▶ _Direction_: Go through the listing beneath this task and return every line that carries the string "bodies".

▶ _Data extract_:
+++

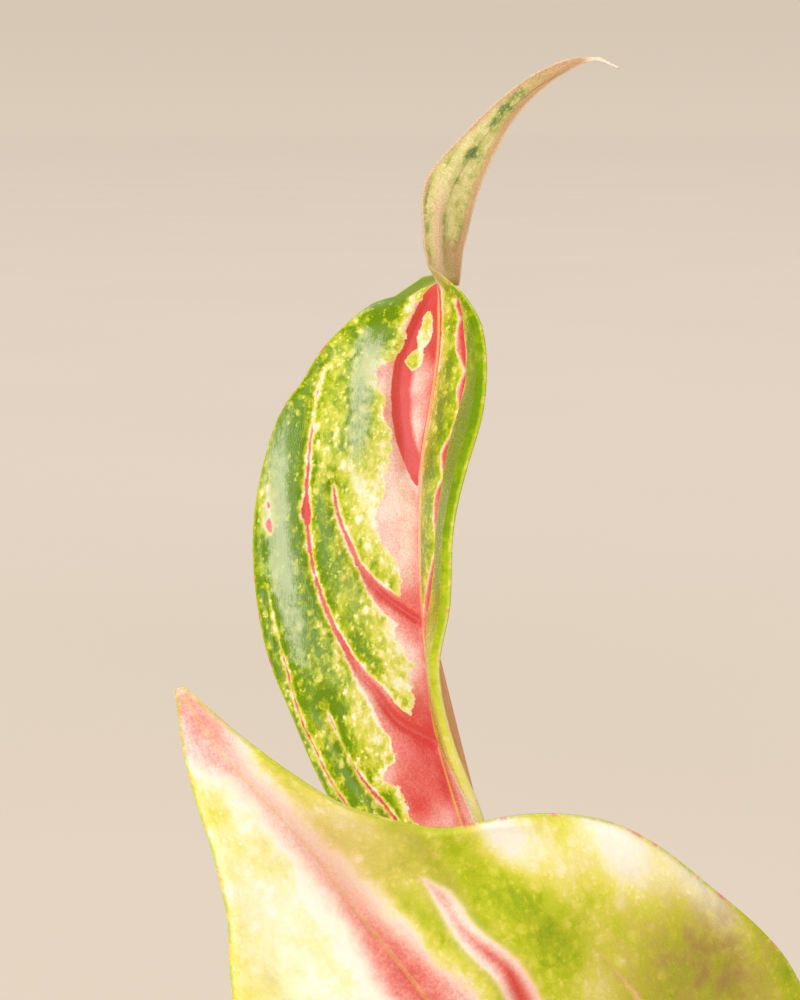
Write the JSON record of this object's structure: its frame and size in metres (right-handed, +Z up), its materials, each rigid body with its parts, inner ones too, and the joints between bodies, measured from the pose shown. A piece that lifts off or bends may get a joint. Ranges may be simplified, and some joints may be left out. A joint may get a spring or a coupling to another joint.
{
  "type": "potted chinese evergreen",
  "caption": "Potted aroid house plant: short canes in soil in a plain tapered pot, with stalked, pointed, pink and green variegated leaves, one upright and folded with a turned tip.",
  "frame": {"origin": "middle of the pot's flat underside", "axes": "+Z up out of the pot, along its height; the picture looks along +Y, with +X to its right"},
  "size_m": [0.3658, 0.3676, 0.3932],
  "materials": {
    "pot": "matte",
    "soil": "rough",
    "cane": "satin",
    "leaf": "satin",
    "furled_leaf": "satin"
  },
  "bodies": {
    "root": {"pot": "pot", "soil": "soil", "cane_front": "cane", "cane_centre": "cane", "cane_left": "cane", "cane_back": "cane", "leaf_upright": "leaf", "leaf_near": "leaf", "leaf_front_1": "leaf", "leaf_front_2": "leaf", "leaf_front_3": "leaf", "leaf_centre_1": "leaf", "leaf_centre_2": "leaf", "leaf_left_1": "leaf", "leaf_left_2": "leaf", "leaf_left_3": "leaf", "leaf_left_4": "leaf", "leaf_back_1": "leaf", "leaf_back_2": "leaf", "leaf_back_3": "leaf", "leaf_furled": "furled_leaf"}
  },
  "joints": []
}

+++

▶ _Final answer_:
Write the JSON record of this object's structure: its frame and size in metres (right-handed, +Z up), its materials, each rigid body with its parts, inner ones too, and the joints between bodies, measured from the pose shown. A piece that lifts off or bends may get a joint. Ranges may be simplified, and some joints may be left out. A joint may get a spring or a coupling to another joint.
  "bodies": {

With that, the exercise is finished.